The Pakistani cab driver, on the other hand, had left Pakistan to come to the United States to search for a better life.

"Truth is, we are chasing opposite sides of the same myth. There is no magic India, no miracle America.''

Bald's documentary is a perceptive, probing look at a recent addition to the diverse mosaic of the South Asian community in the U.S.: South Asian cab drivers in New York.

Between montages of New York city streets seen through a cab, South Asians talk about their fears and hopes, dreams and challenges.

It's a very different picture from the stereotypical desk comfortable, educated and ensconced in suburbia, worrying about the glass ceiling and his kid's chances of making it to the ivy league.

These immigrants are out in the mean streets every day coping with racist cops and thugs, eking out a living and adjusting to a far greater culture shock than their English-educated compatriots.

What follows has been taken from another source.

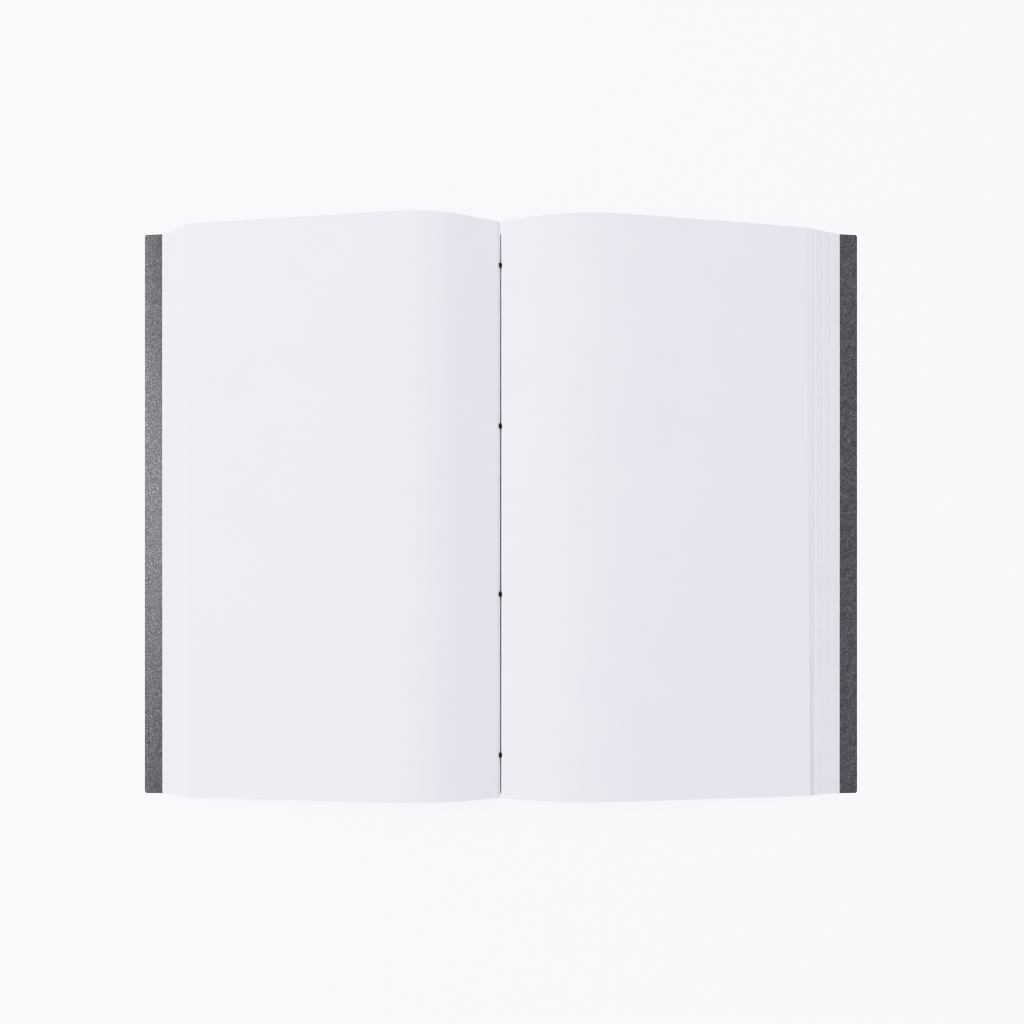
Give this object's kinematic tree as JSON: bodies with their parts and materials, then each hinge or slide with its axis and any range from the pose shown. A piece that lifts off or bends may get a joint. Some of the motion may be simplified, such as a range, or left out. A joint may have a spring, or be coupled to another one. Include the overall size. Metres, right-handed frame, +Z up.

The power of the film lies in the issues it raises. The film is more than a string of interviews. Bald's voice-overs, sincere and poignant, raise questions about walls within the South Asian community. Bald, with his militant leftist, feminist, multicultural values, is not always comfortable about what he sees or hears, and here the lines of communication remain tenuous.

He wraps up his film with the increasing militancy of South Asian cab drivers, who are agitating against harassment, and puts it in the context of the historic global struggle of people of color, and asks: "So whose American dream is this, anyway?"